One of the things I fear from this is an ugly backlash against homosexuals. If the truth is now whatever we will, then just as there is nothing to stop society today from redefining marriage, there is nothing to stop it tomorrow from redefining personal dignity and rights so as to take them away from homosexuals. The Nazis did exactly that. The Church is the best friend of homosexuals, both because she tells them they are made in God's image and have intrinsic dignity and rights and are called to be saints, and because she is the only social force left that insists on moral absolutes--so when they sin against themselves she says NO, just as she does to heterosexuals who sin against themselves sexually, but when others sin against them she says NO also. No one else dares to say NO. She speaks up for everyone, including homosexuals.
You wrote The Handbook of Christian Apologetics with Fr. Tacelli... what was it like working with him?
Perfect. He did some chapters, I did others. We didn't argue. I was the Navy, he was the Air Force.
You have described yourself as an avid surfer. Could you explain your fascination for surfing, and any connections you see between surfing and spirituality?
In 25,000 words or less? Wait till my novel comes out.

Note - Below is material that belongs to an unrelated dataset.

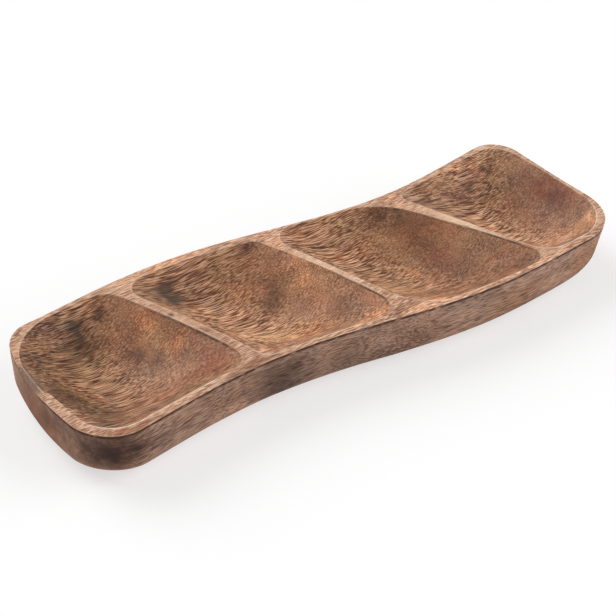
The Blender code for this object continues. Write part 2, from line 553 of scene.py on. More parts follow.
@dataclass(frozen=True)
class Lip:
    """A bowl's worn edge at one point: its softness, its crest's painted highlight, and its groove with
    painted shade.

    A crisp size is a sharp lip's, and a soft size is what a fully worn lip adds to it. The cut groove, the
    painted shade in it, the painted highlight on the crest and the bare wood lie at places that are measured
    outwards from the lip's outline.
    """

    softness: float
    crest: float
    groove: float
    crisp_blend: float = 0.0007
    soft_blend: float = 0.0033
    crisp_reach: float = 0.0036
    soft_reach: float = 0.0070
    crisp_spread: float = 0.0007
    soft_spread: float = 0.0026
    groove_depth: float = 0.0003
    cut_middle: float = -0.00115
    cut_reach: float = 0.0007
    shade_middle: float = -0.0011
    shade_reach: float = 0.0010
    highlight_middle: float = 0.0002
    highlight_reach: float = 0.0009
    crisp_bare_start: float = -0.0003
    soft_bare_start: float = -0.0055
    grooved_bare_start: float = -0.0030
    soft_bare_end: float = 0.0028

    @property
    def blend(self) -> float:
        """Return the height over which the scoop turns into the rim."""
        return self.crisp_blend + self.soft_blend * self.softness

    @property
    def reach(self) -> float:
        """Return how far the worn edge reaches into the bowl."""
        return self.crisp_reach + self.soft_reach * self.softness

    @property
    def spread(self) -> float:
        """Return how far the worn edge reaches out over the rim."""
        return self.crisp_spread + self.soft_spread * self.softness

    def drop(self, scoop: float, out: float) -> float:
        """Return how far the edge lies below the rim.

        Args:
            scoop: How far the scoop itself lies below the rim there, below 0 outside the outline.
            out: How far outside the outline the point is.

        Returns:
            The drop, at least 0, with the groove in it.
        """
        turn = min(1.0, max(0.0, 0.5 + 0.5 * scoop / self.blend))
        rounded = scoop * turn + self.blend * turn * (1 - turn)
        cut = self.groove * self.groove_depth * bump(out, self.cut_middle, self.cut_reach)
        return max(0.0, rounded) + cut

    def marks(self, out: float) -> dict[str, float]:
        """Work out the edge marks.

        Args:
            out: How far outside the outline the point is.

        Returns:
            The value of each mark there.
        """
        start = self.crisp_bare_start + self.soft_bare_start * self.softness
        start += self.grooved_bare_start * self.groove
        return {
            BARED: rise(out, (start, self.soft_bare_end * self.softness)),
            CREST_HIGHLIGHT: self.crest * bump(out, self.highlight_middle, self.highlight_reach),
            GROOVE_SHADE: self.groove * bump(out, self.shade_middle, self.shade_reach),
        }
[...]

No, the temptation is too strong. Here's three answers: (1) Soul-surfing is becoming one with the wave, which is the form of all energy, and the form the energy of the Big Bang is taking right now, so surfing is a time machine that takes you back to the moment of creation. (2) Surfing is the only thing that never gets boring on earth because what you will do in Heaven is surf in God forever. (3) You have an evil twin who is always with you. He is called your ego. In surfing, you lose him. Surfing is the world's easiest mysticism.
Do you have any final words for the typical Boston College student today?
I hope not. If I had "final words," I would then either die or go dumb. I have no "final words." Let God have that.